Within the module I am writing I've added a few things to hook_install and hook_uninstall as well as putting in a hook_schema_alter

/**
 * Implements hook_install()
 */
function seedbox_install() {
  db_change_field('file_managed', 'filesize', 'filesize', array('type' =>   'int', 'size' => 'big',));
 }
 
 /**
  * Implements hook_uninstall()
  */
function seedbox_uninstall() {
  db_change_field('file_managed', 'filesize', 'filesize', array('type' => 'int', 'size' => 'normal',));
}

/**
 * Implements hook_schema_alter
 */
function seedbox_schema_alter(&$schema) {
  if (isset($schema['file_managed'])) {
    $schema['file_managed']['fields']['filesize'] = array('type' => 'int', 'size' => 'big', );
  }
}

The first declaration has the effect of changing the structure of the filesize field from INT to BIGINT, hence raising the largest storable value to around 9.2EB which should be able to cater for files way into the future. We also must change the field back when we uninstall the module which is where hook_uninstall comes in.

The hook_schema_alter is simply a polite way of letting other modules know what we've done!

Downloading large files

Unless you're lucky enough to have gigabit speed internet to your home, or unless you're storing large files in Drupal on a LAN the connection speed is likely to be limited. In a private file system, any download is done so through PHP which has a maximum execution time. I was finding that when attempting to download large test files after a period of a few minutes the download would cancel with the rather confusing error of 'size mismatch'. A little bit more looking through logs and file.inc in general revealed the most likely cause was PHP execution time being exceeded.

I didn't want to change the execution time globally as this could have further repercussions on other sites on the same server or just on the operating of the site in general. The other option was to amend file_transfer and place a set_time_limit(0); directly before the file was transferred to the user. Since hacking core is hacking core I decided to find the relevant hook and place my declaration there.

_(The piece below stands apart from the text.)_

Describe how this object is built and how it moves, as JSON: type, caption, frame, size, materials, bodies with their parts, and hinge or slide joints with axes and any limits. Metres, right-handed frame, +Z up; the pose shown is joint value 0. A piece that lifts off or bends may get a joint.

The reason I limited to the streamwrapper I implemented was to limit the number of times PHP's execution limit was removed.

/**
 * Implements hook_file_download()
 * Due to the large size of some files it is necessary
 * to remove the restriction imposed by PHP on the length
 * of time it takes to execute this transaction.
 * Currently set to unlimited time, this could be altered
 * in an admin interface potentially
 */
 function seedbox_file_download($uri) {
   if (file_uri_scheme($uri) == 'seedboxdownload') { 
     drupal_set_time_limit(0);
   }
 }
 
 /**
 * Implements hook_file_download()
 * Due to the large size of some files it is necessary
 * to remove the restriction imposed by PHP on the length
 * of time it takes to execute this transaction.
 * Currently set to unlimited time, this could be altered
 * in an admin interface potentially
 */
 function seedbox_file_download($uri) {
   if (file_uri_scheme($uri) == 'seedboxdownload') {    
     drupal_set_time_limit(0);
   }
 }

I generated files using the dd command, specifically:

dd if=/dev/zero of=filename bs=1 count=1 seek=1048575